PHNOM PENH, Cambodia — When the COVID-19 pandemic hit this country, Cambodian Sign Language interpreters of the Maryknoll Deaf Development Programme provided interpretation in educational videos created by the Cambodian government.

Viewing the nightly news on TV or social media videos that do not have sign language interpreters leaves deaf people feeling frustrated, left out, confused and anxious, said program staffers. Access to reliable information and pressing new details are crucial to fighting the spread of COVID-19 and helping people to stay calm, gain knowledge on how to protect themselves and finally learn what they can do if they do have the virus. As of April 15, Cambodia had 122 confirmed cases.

“Having accessible information for the deaf has been a new development in Cambodia,” said Keat Sokly, co-director of the Deaf Development Programme. “In the past year, the country’s deaf individuals who understand Cambodian Sign Language have had more access to current events and news reports.”

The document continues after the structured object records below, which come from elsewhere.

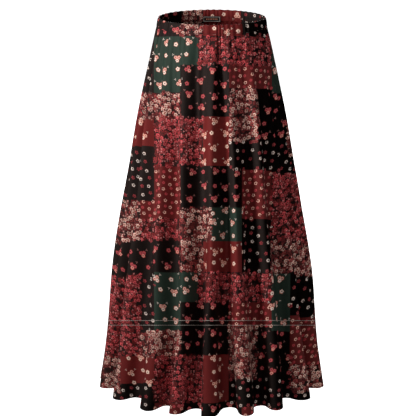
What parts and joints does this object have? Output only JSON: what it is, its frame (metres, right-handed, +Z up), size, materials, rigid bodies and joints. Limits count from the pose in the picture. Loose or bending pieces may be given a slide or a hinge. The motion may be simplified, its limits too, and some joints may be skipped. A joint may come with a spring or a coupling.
{
  "type": "maxi skirt",
  "caption": "Long gathered skirt with an elastic waistband, hollow and flared, falling in soft tube folds from the waist to a wavy hem.",
  "frame": {"origin": "on the body's axis at the waist, half way up the waistband", "axes": "+Z up the body, the front of the skirt faces -Y, +X to the wearer's left"},
  "size_m": [0.5678, 0.5533, 0.9237],
  "materials": {
    "printed_cloth": "matte patchwork of small flower prints on crinkled crepe",
    "band_cloth": "the same print, gathered over elastic",
    "label_satin": "black woven satin with a pale edge"
  },
  "bodies": {
    "root": {"waistband": "band_cloth", "front_panel": "printed_cloth", "back_panel": "printed_cloth", "label": "label_satin"}
  },
  "joints": []
}
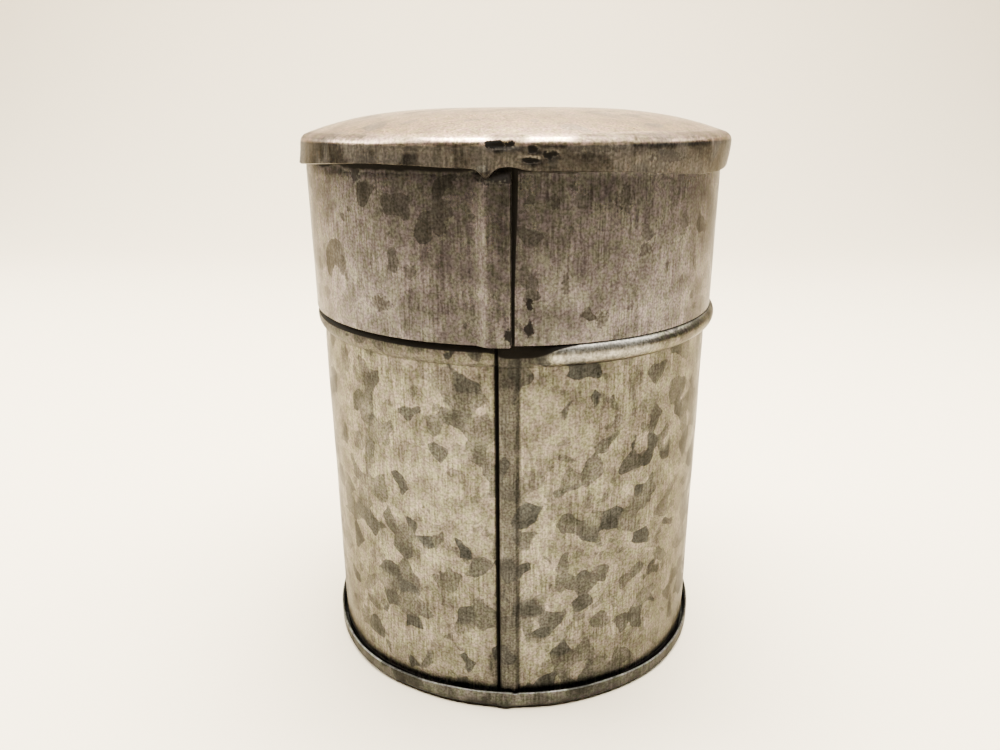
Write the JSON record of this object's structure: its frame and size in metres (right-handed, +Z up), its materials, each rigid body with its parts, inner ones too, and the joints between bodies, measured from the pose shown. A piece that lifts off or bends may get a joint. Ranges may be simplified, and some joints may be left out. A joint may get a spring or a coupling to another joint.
{
  "type": "spice tin",
  "caption": "Round galvanised sheet-metal tin with a lock-seamed wall, a rolled stop bead, a base pan and a deep slip lid with a crowned top.",
  "frame": {"origin": "centre of the base, on the surface the tin stands on", "axes": "+Z up along the tin's axis, -Y towards the side with the two lock seams, +X to the right of that side"},
  "size_m": [0.0636, 0.0636, 0.0832],
  "materials": {
    "body_sheet": "aged galvanised sheet, warm grey with darker crystal spangles, satin",
    "base_sheet": "aged galvanised sheet, dulled and darkened by handling",
    "lid_sheet": "aged galvanised sheet, smoother, with few small spangles, satin",
    "lid_top_sheet": "aged galvanised sheet, darkened on the turned-down rim, dented beside the seam"
  },
  "bodies": {
    "tin": {"body_wall": "body_sheet", "base": "base_sheet"},
    "lid": {"lid_wall": "lid_sheet", "lid_top": "lid_top_sheet"}
  },
  "joints": [
    {"name": "lid_lift", "type": "slide", "parent": "tin", "child": "lid", "axis": [0, 0, 1], "range_m": [0, 0.03]}
  ]
}
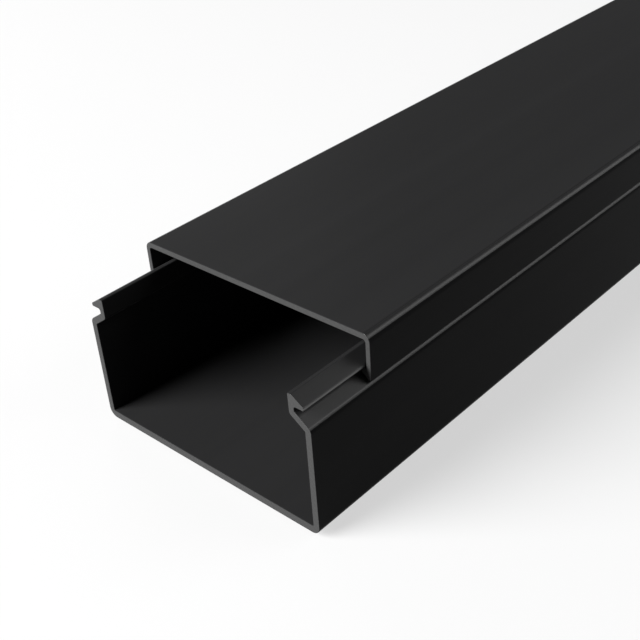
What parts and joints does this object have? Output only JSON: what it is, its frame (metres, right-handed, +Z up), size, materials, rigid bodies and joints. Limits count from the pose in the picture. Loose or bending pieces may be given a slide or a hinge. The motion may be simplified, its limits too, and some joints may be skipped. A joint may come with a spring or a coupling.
{
  "type": "adhesive cable trunking",
  "caption": "Adhesive cable trunking: a U-shaped channel with clip rails, a clip-on lid that slides along it, and foam tape under a peel-off liner on its back.",
  "frame": {"origin": "on the back of the trunking, at the outer face of the tape's liner, under the middle of the base's length and width", "axes": "+X across the trunking, +Y along it, from the end where the lid is set back to the end where it stands out, +Z up from the back to the lid"},
  "size_m": [0.06, 1.0163, 0.036],
  "materials": {
    "rigid_pvc": "satin",
    "foam_tape": "matte",
    "liner_paper": "satin"
  },
  "bodies": {
    "base": {"base": "rigid_pvc", "adhesive_tape": "foam_tape", "release_liner": "liner_paper"},
    "lid": {"lid": "rigid_pvc"}
  },
  "joints": [
    {"name": "lid_slide", "type": "slide", "parent": "base", "child": "lid", "axis": [0, 1, 0], "range_m": [-1.0163, 0.9837]}
  ]
}
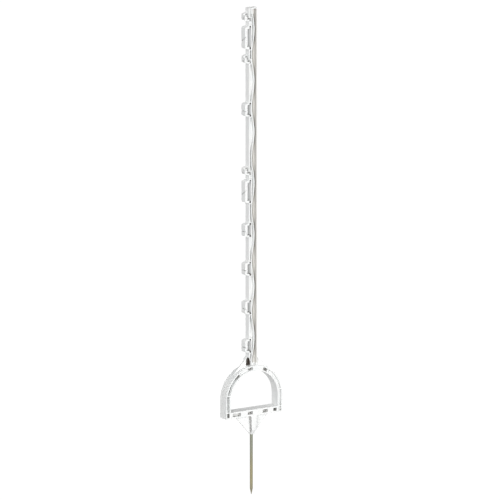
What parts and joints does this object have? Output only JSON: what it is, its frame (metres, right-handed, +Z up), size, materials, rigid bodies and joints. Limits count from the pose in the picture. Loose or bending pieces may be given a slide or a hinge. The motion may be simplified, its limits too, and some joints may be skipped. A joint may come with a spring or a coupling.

He credits a push by Prime Minister Hun Sen “to include interpreters for the deaf in TV news programs, where they now appear in the bottom right corner of the screen.”

The Maryknoll program also helped to create a public service video that specifically addresses the deaf population. On April 3, the Cambodian Ministry of Social Affairs, the Department of Welfare of People With Disabilities and the World Health Organization shared the video with essential information related to COVID-19: Knowing the symptoms, how to avoid catching the virus, and what people should do if they think they have the virus.

The most effective and best way to share information in Cambodia is on social media using Facebook, so that the information reaches a high percentage of people all over the country. Even though these specific educational videos have been a big help in spreading information about COVID-19 in the deaf community, there are still other concerns for the safety and health of Cambodia’s deaf citizens.

“The videos are only accessible to those deaf people who have received an education and understand Cambodian Sign Language,” Sokly explained. “There are still a number of deaf people in the country who have not yet been exposed to Cambodian Sign Language and have not received an education.”

These deaf individuals have only limited ways of communicating with their families and still lack basic information about COVID-19, he said.

Sokly also noted that the Deaf Development Programme and its staff are located only in Phnom Penh.

“We are the only organization that provides interpreters for deaf individuals in all of Cambodia. Luckily at this time, we have not yet received any requests for an interpreter to go to the hospital for this virus,” he said.

He also said the program was working with other governmental and nongovernmental agencies on video projects.